Every line of the data must be copied exactly.

• _Dataset excerpt_:
========================================================================

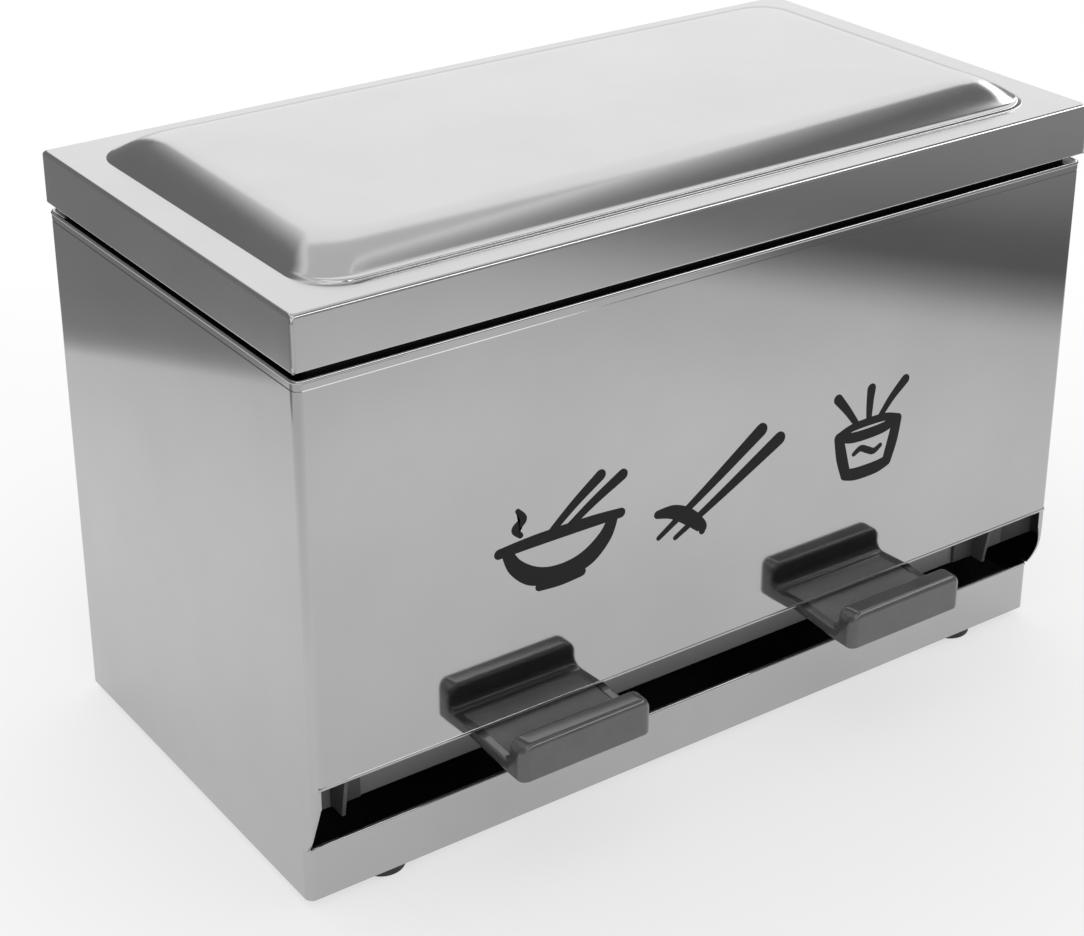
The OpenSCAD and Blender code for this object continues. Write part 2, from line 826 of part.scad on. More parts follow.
// Torsion spring beside a lever's hub
module return_spring(x) {
    sides = 6;
    rings = len(spring_points);
    color(steel)
        translate([x + coil_x, rod_y, rod_z])
            polyhedron(
                points = [for (i = [0 : rings - 1]) each wire_ring(i, sides)],
                faces = concat(
                    [[for (k = [0 : sides - 1]) k]],
                    [for (i = [0 : rings - 2], k = [0 : sides - 1])
                        let (a = i * sides + k, b = i * sides + (k + 1) % sides)
                            [b, a, a + sides]],
                    [for (i = [0 : rings - 2], k = [0 : sides - 1])
                        let (a = i * sides + k, b = i * sides + (k + 1) % sides)
                            [b, a + sides, b + sides]],
                    [[for (k = [sides - 1 : -1 : 0]) (rings - 1) * sides + k]]));
}

// Rubber foot with a rounded tread and a hole for its screw
module foot(x, y) {
    tread_r = 0.8;
    color(rubber)
        translate([x, y, 0])
            difference() {
                rotate_extrude()
                    union() {
                        square([foot_r - tread_r, foot_h]);
                        translate([0, tread_r])
                            square([foot_r, foot_h - tread_r]);
                        translate([foot_r - tread_r, tread_r])
                            circle(tread_r);
                    }
                translate([0, 0, foot_h - screw_depth])
                    cylinder(h = screw_depth + past, r = screw_r + fix_gap);
            }
}

// Screws that hold the feet from inside the base pan
module foot_screws() {
    recess_w = 0.7;
    recess_l = 3.2;
    recess_h = 0.8;
    color(dark_steel)
        for (x = foot_xs, y = foot_ys)
            translate([x, y, foot_h - screw_depth + rest_gap]) {
                cylinder(h = screw_depth - rest_gap + sheet + washer_t, r = screw_r);
                translate([0, 0, screw_depth - rest_gap + sheet + washer_t])
                    difference() {
                        cylinder(h = screw_head_h, r1 = screw_head_r, r2 = screw_head_r - recess_h);
                        for (a = [0, 90])
                            rotate(a)
                                translate([-recess_l / 2, -recess_w / 2, screw_head_h - recess_h])
                                    cube([recess_l, recess_w, past]);
                    }
            }
}

// Washers under the screw heads
module foot_washers() {
    color(steel)
        for (x = foot_xs, y = foot_ys)
            translate([x, y, foot_h + sheet])
                difference() {
                    cylinder(h = washer_t, r = washer_r);
                    translate([0, 0, -past])
                        cylinder(h = washer_t + 2 * past, r = screw_r + fix_gap);
                }
}

body_shell();
back_panel();
base_pan();
neck_frame();
hopper_floor();
lid();
hinge_body_leaf(hinge_xs[0]);  // hinge_body_leaf_left
hinge_body_leaf(hinge_xs[1]);  // hinge_body_leaf_right
hinge_lid_leaf(hinge_xs[0]);  // hinge_lid_leaf_left
hinge_lid_leaf(hinge_xs[1]);  // hinge_lid_leaf_right
hinge_pin(hinge_xs[0]);  // hinge_pin_left
hinge_pin(hinge_xs[1]);  // hinge_pin_right
body_rivets();
lid_rivets();
press_lever(lever_xs[0]);  // press_lever_left
press_lever(lever_xs[1]);  // press_lever_right
pivot_rod();
rod_bracket(-1);  // rod_bracket_left
rod_bracket(1);  // rod_bracket_right
rod_clips();
return_spring(lever_xs[0]);  // return_spring_left
return_spring(lever_xs[1]);  // return_spring_right
foot(foot_xs[0], foot_ys[0]);  // foot_front_left
foot(foot_xs[1], foot_ys[0]);  // foot_front_right
foot(foot_xs[0], foot_ys[1]);  // foot_back_left
foot(foot_xs[1], foot_ys[1]);  // foot_back_right
foot_screws();
foot_washers();
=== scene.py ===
# Chopstick holder with a flip lid: looks, stage, lights and camera
import json
import math

import bmesh
import bpy
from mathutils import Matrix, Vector


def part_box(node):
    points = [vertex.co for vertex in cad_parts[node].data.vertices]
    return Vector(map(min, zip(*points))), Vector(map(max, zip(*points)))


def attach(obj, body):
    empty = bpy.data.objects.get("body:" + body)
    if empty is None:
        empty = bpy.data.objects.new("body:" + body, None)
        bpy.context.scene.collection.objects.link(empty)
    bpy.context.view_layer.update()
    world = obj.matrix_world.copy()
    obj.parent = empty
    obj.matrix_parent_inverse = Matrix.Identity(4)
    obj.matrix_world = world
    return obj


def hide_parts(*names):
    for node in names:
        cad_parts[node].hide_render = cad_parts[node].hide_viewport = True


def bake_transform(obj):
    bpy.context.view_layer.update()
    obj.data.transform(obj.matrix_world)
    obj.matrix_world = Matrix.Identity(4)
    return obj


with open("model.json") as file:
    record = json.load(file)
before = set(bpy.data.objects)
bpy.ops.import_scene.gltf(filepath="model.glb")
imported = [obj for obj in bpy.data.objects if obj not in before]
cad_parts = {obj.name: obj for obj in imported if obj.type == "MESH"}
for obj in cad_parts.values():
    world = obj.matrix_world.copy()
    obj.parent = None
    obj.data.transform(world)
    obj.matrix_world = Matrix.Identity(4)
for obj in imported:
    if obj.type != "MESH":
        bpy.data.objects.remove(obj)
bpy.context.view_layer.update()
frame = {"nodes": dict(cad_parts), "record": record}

nodes = frame["nodes"]
scene = bpy.context.scene
MM = 0.001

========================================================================

• _Response to the task_:
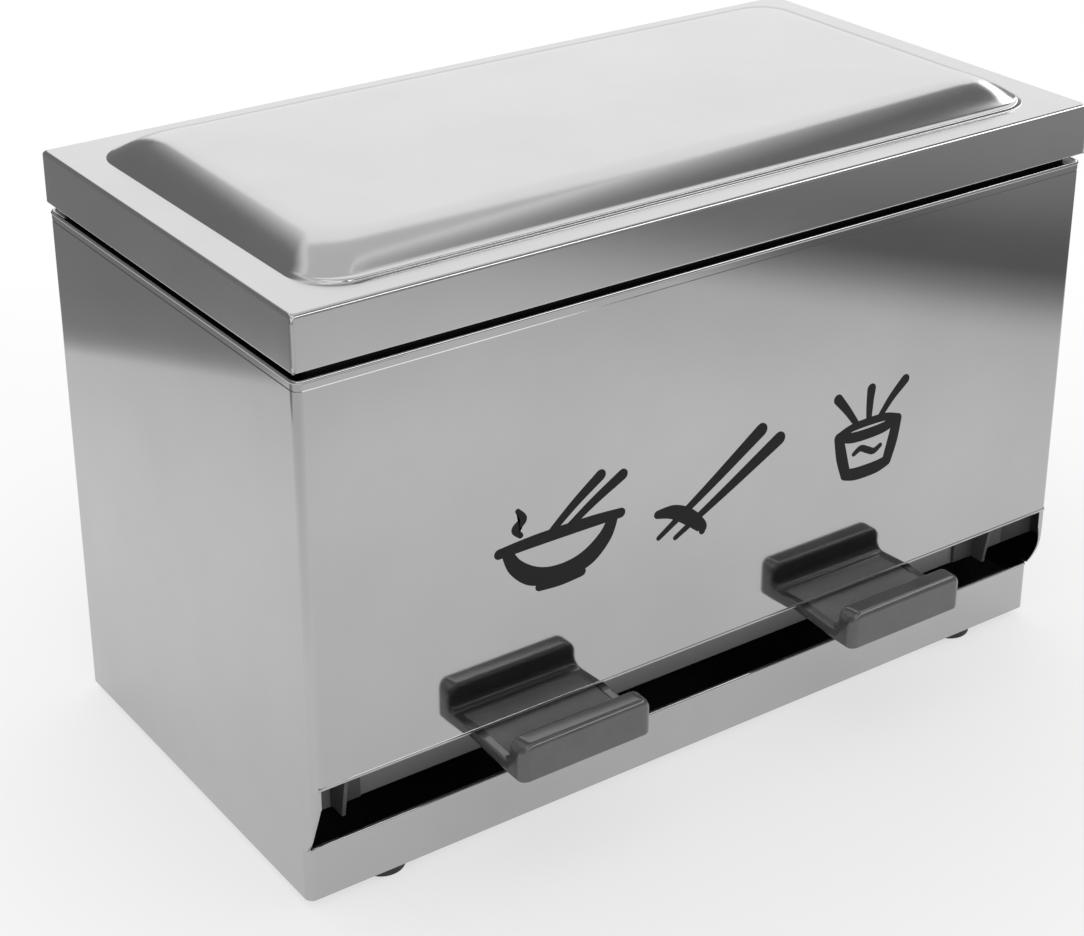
The OpenSCAD and Blender code for this object continues. Write part 2, from line 826 of part.scad on. More parts follow.
// Torsion spring beside a lever's hub
module return_spring(x) {
    sides = 6;
    rings = len(spring_points);
    color(steel)
        translate([x + coil_x, rod_y, rod_z])
            polyhedron(
                points = [for (i = [0 : rings - 1]) each wire_ring(i, sides)],
                faces = concat(
                    [[for (k = [0 : sides - 1]) k]],
                    [for (i = [0 : rings - 2], k = [0 : sides - 1])
                        let (a = i * sides + k, b = i * sides + (k + 1) % sides)
                            [b, a, a + sides]],
                    [for (i = [0 : rings - 2], k = [0 : sides - 1])
                        let (a = i * sides + k, b = i * sides + (k + 1) % sides)
                            [b, a + sides, b + sides]],
                    [[for (k = [sides - 1 : -1 : 0]) (rings - 1) * sides + k]]));
}

// Rubber foot with a rounded tread and a hole for its screw
module foot(x, y) {
    tread_r = 0.8;
    color(rubber)
        translate([x, y, 0])
            difference() {
                rotate_extrude()
                    union() {
                        square([foot_r - tread_r, foot_h]);
                        translate([0, tread_r])
                            square([foot_r, foot_h - tread_r]);
                        translate([foot_r - tread_r, tread_r])
                            circle(tread_r);
                    }
                translate([0, 0, foot_h - screw_depth])
                    cylinder(h = screw_depth + past, r = screw_r + fix_gap);
            }
}

// Screws that hold the feet from inside the base pan
module foot_screws() {
    recess_w = 0.7;
    recess_l = 3.2;
    recess_h = 0.8;
    color(dark_steel)
        for (x = foot_xs, y = foot_ys)
            translate([x, y, foot_h - screw_depth + rest_gap]) {
                cylinder(h = screw_depth - rest_gap + sheet + washer_t, r = screw_r);
                translate([0, 0, screw_depth - rest_gap + sheet + washer_t])
                    difference() {
                        cylinder(h = screw_head_h, r1 = screw_head_r, r2 = screw_head_r - recess_h);
                        for (a = [0, 90])
                            rotate(a)
                                translate([-recess_l / 2, -recess_w / 2, screw_head_h - recess_h])
                                    cube([recess_l, recess_w, past]);
                    }
            }
}

// Washers under the screw heads
module foot_washers() {
    color(steel)
        for (x = foot_xs, y = foot_ys)
            translate([x, y, foot_h + sheet])
                difference() {
                    cylinder(h = washer_t, r = washer_r);
                    translate([0, 0, -past])
                        cylinder(h = washer_t + 2 * past, r = screw_r + fix_gap);
                }
}

body_shell();
back_panel();
base_pan();
neck_frame();
hopper_floor();
lid();
hinge_body_leaf(hinge_xs[0]);  // hinge_body_leaf_left
hinge_body_leaf(hinge_xs[1]);  // hinge_body_leaf_right
hinge_lid_leaf(hinge_xs[0]);  // hinge_lid_leaf_left
hinge_lid_leaf(hinge_xs[1]);  // hinge_lid_leaf_right
hinge_pin(hinge_xs[0]);  // hinge_pin_left
hinge_pin(hinge_xs[1]);  // hinge_pin_right
body_rivets();
lid_rivets();
press_lever(lever_xs[0]);  // press_lever_left
press_lever(lever_xs[1]);  // press_lever_right
pivot_rod();
rod_bracket(-1);  // rod_bracket_left
rod_bracket(1);  // rod_bracket_right
rod_clips();
return_spring(lever_xs[0]);  // return_spring_left
return_spring(lever_xs[1]);  // return_spring_right
foot(foot_xs[0], foot_ys[0]);  // foot_front_left
foot(foot_xs[1], foot_ys[0]);  // foot_front_right
foot(foot_xs[0], foot_ys[1]);  // foot_back_left
foot(foot_xs[1], foot_ys[1]);  // foot_back_right
foot_screws();
foot_washers();
=== scene.py ===
# Chopstick holder with a flip lid: looks, stage, lights and camera
import json
import math

import bmesh
import bpy
from mathutils import Matrix, Vector


def part_box(node):
    points = [vertex.co for vertex in cad_parts[node].data.vertices]
    return Vector(map(min, zip(*points))), Vector(map(max, zip(*points)))


def attach(obj, body):
    empty = bpy.data.objects.get("body:" + body)
    if empty is None:
        empty = bpy.data.objects.new("body:" + body, None)
        bpy.context.scene.collection.objects.link(empty)
    bpy.context.view_layer.update()
    world = obj.matrix_world.copy()
    obj.parent = empty
    obj.matrix_parent_inverse = Matrix.Identity(4)
    obj.matrix_world = world
    return obj


def hide_parts(*names):
    for node in names:
        cad_parts[node].hide_render = cad_parts[node].hide_viewport = True


def bake_transform(obj):
    bpy.context.view_layer.update()
    obj.data.transform(obj.matrix_world)
    obj.matrix_world = Matrix.Identity(4)
    return obj


with open("model.json") as file:
    record = json.load(file)
before = set(bpy.data.objects)
bpy.ops.import_scene.gltf(filepath="model.glb")
imported = [obj for obj in bpy.data.objects if obj not in before]
cad_parts = {obj.name: obj for obj in imported if obj.type == "MESH"}
for obj in cad_parts.values():
    world = obj.matrix_world.copy()
    obj.parent = None
    obj.data.transform(world)
    obj.matrix_world = Matrix.Identity(4)
for obj in imported:
    if obj.type != "MESH":
        bpy.data.objects.remove(obj)
bpy.context.view_layer.update()
frame = {"nodes": dict(cad_parts), "record": record}

nodes = frame["nodes"]
scene = bpy.context.scene
MM = 0.001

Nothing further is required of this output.